▸ Data shown
|---|

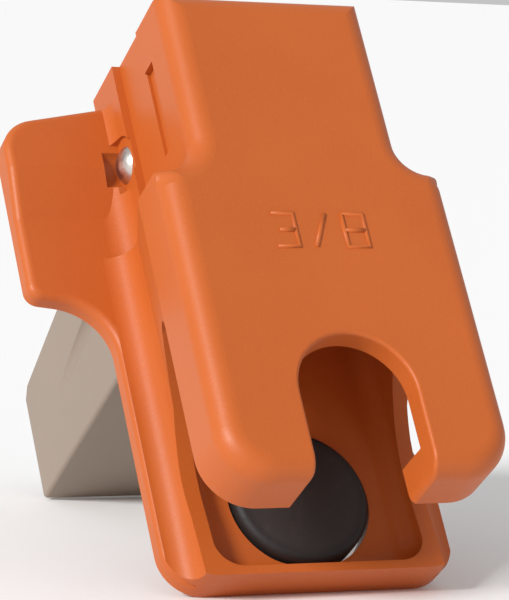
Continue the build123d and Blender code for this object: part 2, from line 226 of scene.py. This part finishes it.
def padRubber():
    finish = Finish("padRubber")
    centre = toolPlace @ Vector(padLook["centreMm"])
    spot = finish.place(location=centre, rotation=(-math.radians(lean["angle"]), 0, 0))
    across = finish.node("SeparateXYZ", None, {"Vector": spot}, "X")
    along = finish.node("SeparateXYZ", None, {"Vector": spot}, "Z")
    reach = (across * across + along * along) ** 0.5
    share = reach / (padLook["radiusMm"] / 1000)
    rim = finish.ramp(share, padLook["rimStops"])
    mottle = finish.noise(spot, padLook["mottleScale"], 4, 0.6)
    grain = finish.noise(spot, padLook["grainScale"], 2, 0.6)
    dust = finish.ramp(mottle, padLook["dustStops"])
    colour = finish.mix(rim, padLook["face"], padLook["rim"])
    colour = finish.mix(dust * (1 - rim) * padLook["dustShare"], colour, padLook["dust"])
    gloss = mottle * 0.18 + grain * 0.12 + 0.46
    normal = finish.bump(grain * 0.8 + mottle * 0.5, padLook["reliefDepth"], 0.6)
    return finish.wear(Base_Color=colour, Roughness=gloss, Normal=normal)


orange = mouldedPlastic("orangePlastic", plasticLook["orange"], 0.44)
finishes = {
    "body": orange,
    "lever": mouldedPlastic("greyPlastic", plasticLook["grey"], 0.50),
    "left_bush": mouldedPlastic("acetal", plasticLook["acetal"], 0.38),
    "pivot_pin": steel("pinSteel", "pin"),
    "pin_clip": steel("springSteel", "spring"),
    "pad_screw": steel("zincPlate", "zinc"),
    "grip_pad": padRubber(),
}
sameFinish = {"right_bush": "left_bush", "return_spring": "pin_clip"}
sameFinish.update({"pad_washer": "pad_screw", "pad_backing": "pad_screw"})
for name, node in nodes.items():
    node.data.materials.clear()
    node.data.materials.append(finishes[sameFinish.get(name, name)])
print("finishes on the frame's nodes")


# A plain size mark, raised on the fork's front: square numerals in one row,
# each drawn as (across, up) points on a grid from -1 to 1.
markLook = {
    "signs": [
        [[(-1, 1), (1, 1), (1, -1), (-1, -1)], [(-0.5, 0), (1, 0)]],
        [[(0.7, 1), (-0.7, -1)]],
        [[(-1, 1), (1, 1), (1, -1), (-1, -1), (-1, 1)], [(-1, 0), (1, 0)]],
    ],
    "halfWideMm": 1.1,
    "halfHighMm": 1.8,
    "stepMm": 3.6,
    "upMm": 17.0,
    "depthMm": 0.05,
    "strokeMm": 0.25,
    "mergeMm": 1e-4,
}


def addStroke(curve, points, middle):
    line = curve.splines.new("POLY")
    line.points.add(len(points) - 1)
    for point, (across, up) in zip(line.points, points):
        wide = middle + across * markLook["halfWideMm"]
        high = markLook["upMm"] + up * markLook["halfHighMm"]
        point.co = (wide, markLook["depthMm"], high, 1)


def makeSizeMark():
    curve = bpy.data.curves.new("strokes", "CURVE")
    curve.dimensions = "3D"
    curve.bevel_depth = markLook["strokeMm"]
    curve.bevel_resolution = 4
    curve.use_fill_caps = True
    for index, sign in enumerate(markLook["signs"]):
        for points in sign:
            addStroke(curve, points, (index - 1) * markLook["stepMm"])
    holder = bpy.data.objects.new("strokes", curve)
    bpy.context.scene.collection.objects.link(holder)
    bpy.context.view_layer.update()
    whole = bpy.data.meshes.new_from_object(holder)
    bpy.data.objects.remove(holder)
    whole.name = "sizeMark"
    shape = bmesh.new()
    shape.from_mesh(whole)
    bmesh.ops.remove_doubles(shape, verts=shape.verts, dist=markLook["mergeMm"])
    bmesh.ops.transform(shape, verts=shape.verts, matrix=toolPlace)
    bmesh.ops.recalc_face_normals(shape, faces=shape.faces)
    for face in shape.faces:
        face.smooth = True
    shape.to_mesh(whole)
    shape.free()
    whole.materials.clear()
    whole.materials.append(orange)
    mark = bpy.data.objects.new("sizeMark", whole)
    bpy.context.scene.collection.objects.link(mark)
    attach(mark, "housing")


makeSizeMark()
print("size mark raised")


stageLook = {
    "floor": (0.97, 0.97, 0.97, 1),
    "floorRoughness": 0.9,
    "floorSize": 40.0,
    "sky": (1.0, 1.0, 1.0, 1),
    "skyStrength": 0.55,
    "sun": {"from": (-0.80, -0.36, 0.47), "strength": 3.0, "spread": 14},
}


def makeStage():
    shape = bmesh.new()
    bmesh.ops.create_grid(shape, x_segments=1, y_segments=1, size=stageLook["floorSize"])
    mesh = bpy.data.meshes.new("floor")
    shape.to_mesh(mesh)
    shape.free()
    floor = bpy.data.objects.new("floor", mesh)
    bpy.context.scene.collection.objects.link(floor)
    finish = Finish("paleFloor")
    pale = finish.wear(Base_Color=stageLook["floor"], Roughness=stageLook["floorRoughness"])
    mesh.materials.append(pale)
    world = bpy.data.worlds.new("studio")
    world.use_nodes = True
    ground = world.node_tree.nodes["Background"]
    ground.inputs["Color"].default_value = stageLook["sky"]
    ground.inputs["Strength"].default_value = stageLook["skyStrength"]
    bpy.context.scene.world = world
    sun = bpy.data.lights.new("sun", "SUN")
    sun.energy = stageLook["sun"]["strength"]
    sun.angle = math.radians(stageLook["sun"]["spread"])
    light = bpy.data.objects.new("sun", sun)
    light.rotation_euler = Vector(stageLook["sun"]["from"]).to_track_quat("Z", "Y").to_euler()
    bpy.context.scene.collection.objects.link(light)


cameraLook = {
    "atMm": (-116.39, -214.17, -117.23),
    "right": (0.9173, -0.3433, -0.2018),
    "down": (0.0009, 0.5086, -0.861),
    "ahead": (0.3982, 0.7896, 0.4669),
    "lens": 178.77,
    "sensorHeight": 36,
    "clipStart": 0.01,
}


def makeCamera():
    data = bpy.data.cameras.new("camera")
    data.sensor_fit = "VERTICAL"
    data.sensor_height = cameraLook["sensorHeight"]
    data.lens = cameraLook["lens"]
    data.clip_start = cameraLook["clipStart"]
    camera = bpy.data.objects.new("camera", data)
    bpy.context.scene.collection.objects.link(camera)
    axes = Matrix((cameraLook["right"], -Vector(cameraLook["down"]), -Vector(cameraLook["ahead"])))
    facing = (turn.to_3x3() @ axes.transposed()).to_quaternion().to_matrix().to_4x4()
    camera.matrix_world = Matrix.Translation(toolPlace @ Vector(cameraLook["atMm"])) @ facing
    bpy.context.scene.camera = camera


makeStage()
makeCamera()
bpy.context.scene.view_settings.view_transform = "Standard"
print("stage and camera set")

print("boxes written")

|---|

▸ Task objective
Repeat the material in full, exactly as it stands.

▸ Exercise solution
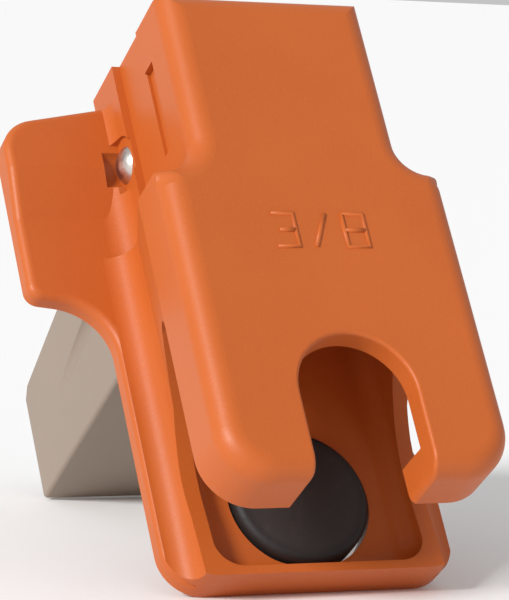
Continue the build123d and Blender code for this object: part 2, from line 226 of scene.py. This part finishes it.
def padRubber():
    finish = Finish("padRubber")
    centre = toolPlace @ Vector(padLook["centreMm"])
    spot = finish.place(location=centre, rotation=(-math.radians(lean["angle"]), 0, 0))
    across = finish.node("SeparateXYZ", None, {"Vector": spot}, "X")
    along = finish.node("SeparateXYZ", None, {"Vector": spot}, "Z")
    reach = (across * across + along * along) ** 0.5
    share = reach / (padLook["radiusMm"] / 1000)
    rim = finish.ramp(share, padLook["rimStops"])
    mottle = finish.noise(spot, padLook["mottleScale"], 4, 0.6)
    grain = finish.noise(spot, padLook["grainScale"], 2, 0.6)
    dust = finish.ramp(mottle, padLook["dustStops"])
    colour = finish.mix(rim, padLook["face"], padLook["rim"])
    colour = finish.mix(dust * (1 - rim) * padLook["dustShare"], colour, padLook["dust"])
    gloss = mottle * 0.18 + grain * 0.12 + 0.46
    normal = finish.bump(grain * 0.8 + mottle * 0.5, padLook["reliefDepth"], 0.6)
    return finish.wear(Base_Color=colour, Roughness=gloss, Normal=normal)


orange = mouldedPlastic("orangePlastic", plasticLook["orange"], 0.44)
finishes = {
    "body": orange,
    "lever": mouldedPlastic("greyPlastic", plasticLook["grey"], 0.50),
    "left_bush": mouldedPlastic("acetal", plasticLook["acetal"], 0.38),
    "pivot_pin": steel("pinSteel", "pin"),
    "pin_clip": steel("springSteel", "spring"),
    "pad_screw": steel("zincPlate", "zinc"),
    "grip_pad": padRubber(),
}
sameFinish = {"right_bush": "left_bush", "return_spring": "pin_clip"}
sameFinish.update({"pad_washer": "pad_screw", "pad_backing": "pad_screw"})
for name, node in nodes.items():
    node.data.materials.clear()
    node.data.materials.append(finishes[sameFinish.get(name, name)])
print("finishes on the frame's nodes")


# A plain size mark, raised on the fork's front: square numerals in one row,
# each drawn as (across, up) points on a grid from -1 to 1.
markLook = {
    "signs": [
        [[(-1, 1), (1, 1), (1, -1), (-1, -1)], [(-0.5, 0), (1, 0)]],
        [[(0.7, 1), (-0.7, -1)]],
        [[(-1, 1), (1, 1), (1, -1), (-1, -1), (-1, 1)], [(-1, 0), (1, 0)]],
    ],
    "halfWideMm": 1.1,
    "halfHighMm": 1.8,
    "stepMm": 3.6,
    "upMm": 17.0,
    "depthMm": 0.05,
    "strokeMm": 0.25,
    "mergeMm": 1e-4,
}


def addStroke(curve, points, middle):
    line = curve.splines.new("POLY")
    line.points.add(len(points) - 1)
    for point, (across, up) in zip(line.points, points):
        wide = middle + across * markLook["halfWideMm"]
        high = markLook["upMm"] + up * markLook["halfHighMm"]
        point.co = (wide, markLook["depthMm"], high, 1)


def makeSizeMark():
    curve = bpy.data.curves.new("strokes", "CURVE")
    curve.dimensions = "3D"
    curve.bevel_depth = markLook["strokeMm"]
    curve.bevel_resolution = 4
    curve.use_fill_caps = True
    for index, sign in enumerate(markLook["signs"]):
        for points in sign:
            addStroke(curve, points, (index - 1) * markLook["stepMm"])
    holder = bpy.data.objects.new("strokes", curve)
    bpy.context.scene.collection.objects.link(holder)
    bpy.context.view_layer.update()
    whole = bpy.data.meshes.new_from_object(holder)
    bpy.data.objects.remove(holder)
    whole.name = "sizeMark"
    shape = bmesh.new()
    shape.from_mesh(whole)
    bmesh.ops.remove_doubles(shape, verts=shape.verts, dist=markLook["mergeMm"])
    bmesh.ops.transform(shape, verts=shape.verts, matrix=toolPlace)
    bmesh.ops.recalc_face_normals(shape, faces=shape.faces)
    for face in shape.faces:
        face.smooth = True
    shape.to_mesh(whole)
    shape.free()
    whole.materials.clear()
    whole.materials.append(orange)
    mark = bpy.data.objects.new("sizeMark", whole)
    bpy.context.scene.collection.objects.link(mark)
    attach(mark, "housing")


makeSizeMark()
print("size mark raised")


stageLook = {
    "floor": (0.97, 0.97, 0.97, 1),
    "floorRoughness": 0.9,
    "floorSize": 40.0,
    "sky": (1.0, 1.0, 1.0, 1),
    "skyStrength": 0.55,
    "sun": {"from": (-0.80, -0.36, 0.47), "strength": 3.0, "spread": 14},
}


def makeStage():
    shape = bmesh.new()
    bmesh.ops.create_grid(shape, x_segments=1, y_segments=1, size=stageLook["floorSize"])
    mesh = bpy.data.meshes.new("floor")
    shape.to_mesh(mesh)
    shape.free()
    floor = bpy.data.objects.new("floor", mesh)
    bpy.context.scene.collection.objects.link(floor)
    finish = Finish("paleFloor")
    pale = finish.wear(Base_Color=stageLook["floor"], Roughness=stageLook["floorRoughness"])
    mesh.materials.append(pale)
    world = bpy.data.worlds.new("studio")
    world.use_nodes = True
    ground = world.node_tree.nodes["Background"]
    ground.inputs["Color"].default_value = stageLook["sky"]
    ground.inputs["Strength"].default_value = stageLook["skyStrength"]
    bpy.context.scene.world = world
    sun = bpy.data.lights.new("sun", "SUN")
    sun.energy = stageLook["sun"]["strength"]
    sun.angle = math.radians(stageLook["sun"]["spread"])
    light = bpy.data.objects.new("sun", sun)
    light.rotation_euler = Vector(stageLook["sun"]["from"]).to_track_quat("Z", "Y").to_euler()
    bpy.context.scene.collection.objects.link(light)


cameraLook = {
    "atMm": (-116.39, -214.17, -117.23),
    "right": (0.9173, -0.3433, -0.2018),
    "down": (0.0009, 0.5086, -0.861),
    "ahead": (0.3982, 0.7896, 0.4669),
    "lens": 178.77,
    "sensorHeight": 36,
    "clipStart": 0.01,
}


def makeCamera():
    data = bpy.data.cameras.new("camera")
    data.sensor_fit = "VERTICAL"
    data.sensor_height = cameraLook["sensorHeight"]
    data.lens = cameraLook["lens"]
    data.clip_start = cameraLook["clipStart"]
    camera = bpy.data.objects.new("camera", data)
    bpy.context.scene.collection.objects.link(camera)
    axes = Matrix((cameraLook["right"], -Vector(cameraLook["down"]), -Vector(cameraLook["ahead"])))
    facing = (turn.to_3x3() @ axes.transposed()).to_quaternion().to_matrix().to_4x4()
    camera.matrix_world = Matrix.Translation(toolPlace @ Vector(cameraLook["atMm"])) @ facing
    bpy.context.scene.camera = camera


makeStage()
makeCamera()
bpy.context.scene.view_settings.view_transform = "Standard"
print("stage and camera set")

print("boxes written")